Over the past quarter-century, Sterling has observed changes in the ways policymakers approach drug issues and their attitudes toward drug laws.
“They haven’t maintained the same opinion,” he said. “There has been a tremendous change in policymakers -- meaning elected officials -- at all levels.”
Sterling said he has testified before state legislatures in half a dozen states and that he knows Members of Congress from his work in Washington. The views of both state and federal legislators, he said, “have changed enormously since the days of ‘Just Say No’ and Nancy and Ronald Reagan.”
He gave a close-to-home example.
“Recently, a member of the Maryland House of Delegates, who represents me, referred a medical marijuana patient to me,” for legal advice, something that would have been unlikely, if not impossible, 20 or 25 years ago.
Pot laws ‘immoral’
Sterling argued that laws against marijuana use are immoral. He cited “an outstanding professor of the philosophy of law named Douglas Husak at Rutgers University,” who wrote a book called Legalize This.
In that book, Sterling explained, Husak “explores in depth the philosophical justification for law,” laying out a framework for what is morally permissible and impermissible for legislators.
“The legislature’s power to punish is only moral when the conduct that is being punished is wrongful,” in the sense that it harms another person or violates someone else’s rights, he said. “It is immoral for the legislature to punish conduct that’s not wrongful. It’s outside the moral authority of the legislature to punish” such conduct.
Sterling noted that people have certain duties, such as paying taxes, “and we would argue that it’s wrongful not to meet that duty.” But, he added, “you don’t have a duty to be sober. You don’t have” a duty to avoid “certain conduct, such as using marijuana, [that] does not hurt anybody.”
Society encourages risk
Taking risks is not harmful even if those risks “might hurt you” personally, he said, “because we, in fact, believe in risk as a society.”

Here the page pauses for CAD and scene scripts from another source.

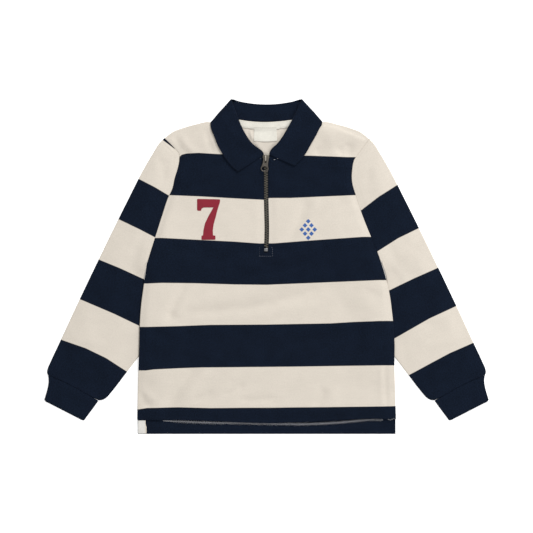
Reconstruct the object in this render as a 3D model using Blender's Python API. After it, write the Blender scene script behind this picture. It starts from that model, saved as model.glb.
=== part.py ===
"""A child's long-sleeve polo shirt with a half zip, laid flat with its front up.

Blender works in metres; the sizes and tables below are in millimetres. X runs across the shirt,
Y from the hem to the collar, and Z up. The origin is on the surface, below the middle of the
outline. The wearer's right side is at -X.

The cloth is built as walls. A flat piece is a sheet of points with its lower face at a height
that depends on what lies below it, so that the layers rest on each other. The sleeves and cuffs
are flattened tubes made from rings.
"""

import math

import bmesh
import bpy
import numpy as np

MM = 0.001

# Cloth, in millimetres.
CLOTH = 1.2
RIB = 1.5
LEAF = 1.5
TRIM = 1.0
GAP = 0.3
EASE = 0.3

# How far the layers are lifted by what lies below them.
NECK_STEP = 2.1
TAPE_STEP = TRIM + GAP
SIDE_STEP = 4.0
PUFF = 1.2
SLEEVE_HEIGHT = 3.4
SLEEVE_TUCK = 22.0
SLEEVE_PUFF = 1.6
CUFF_HEIGHT = 4.0
CUFF_PUFF = 0.8

# The outline, one row a point: x, y. Side rows run upwards, cross rows towards +X.
SIDE_RIGHT = [
    (-198.4, -165.0),
    (-197.8, -147.0),
    (-197.0, -125.0),
    (-196.1, -88.6),
    (-193.8, -57.6),
    (-190.7, -34.3),
    (-185.1, 4.8),
]
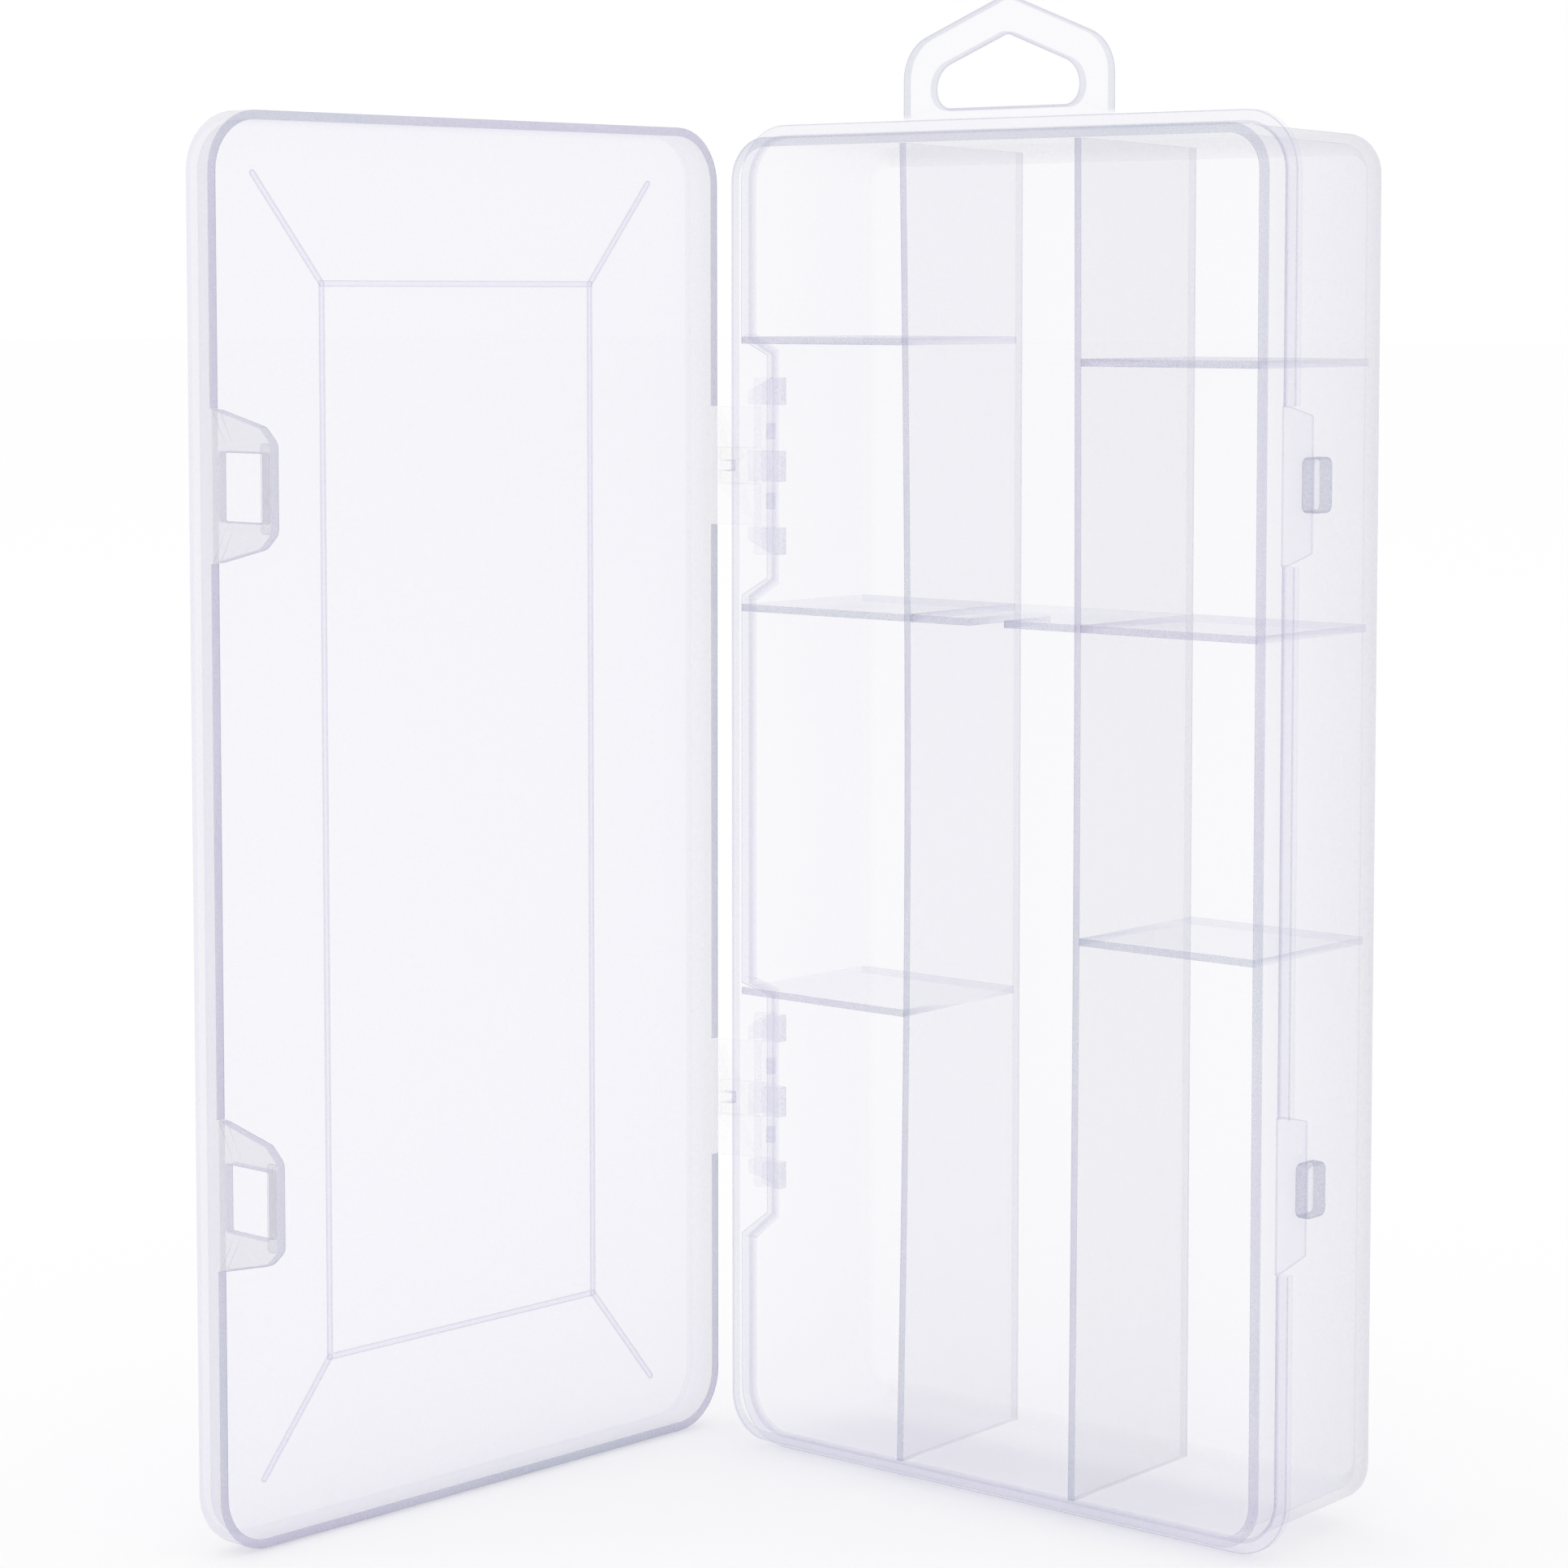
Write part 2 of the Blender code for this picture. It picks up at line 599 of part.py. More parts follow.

Sterling ticked off a list of types of risk that society encourages: “corporate risk, business risk (investment), intellectual risk [or] scientific risk is called research; athletic risk, like going to Olympics’”
Doing things like trying “to ski the fastest, to run a whitewater rapids, to be the best [or] the fastest,” he said, “involves tremendous risk.”
These risks often result in physical injury and they “are not all about productivity,” which is often used to justify risk.
“They’re about pleasure, competition, exhilaration, and the risks from using marijuana are so insignificant by comparison,” Sterling noted. “Yet the pleasure, the rewards are so great, it’s clearly within the range of things that our society would allow people to do if we were starting from square one,” rather than “with the historical baggage that this carries” since marijuana prohibition began in the 1930s.
Sterling is optimistic about the reform of marijuana laws at both the state and the federal level. In his presentation at VCU, he pointed to the likely approval of Proposition 19 by California voters on November 2 as a bellwether, not just in the United States, but internationally. Proposition 19 will decriminalize possession of marijuana for personal use and make it legal for individuals to grow their own pot without fear of arrest and imprisonment.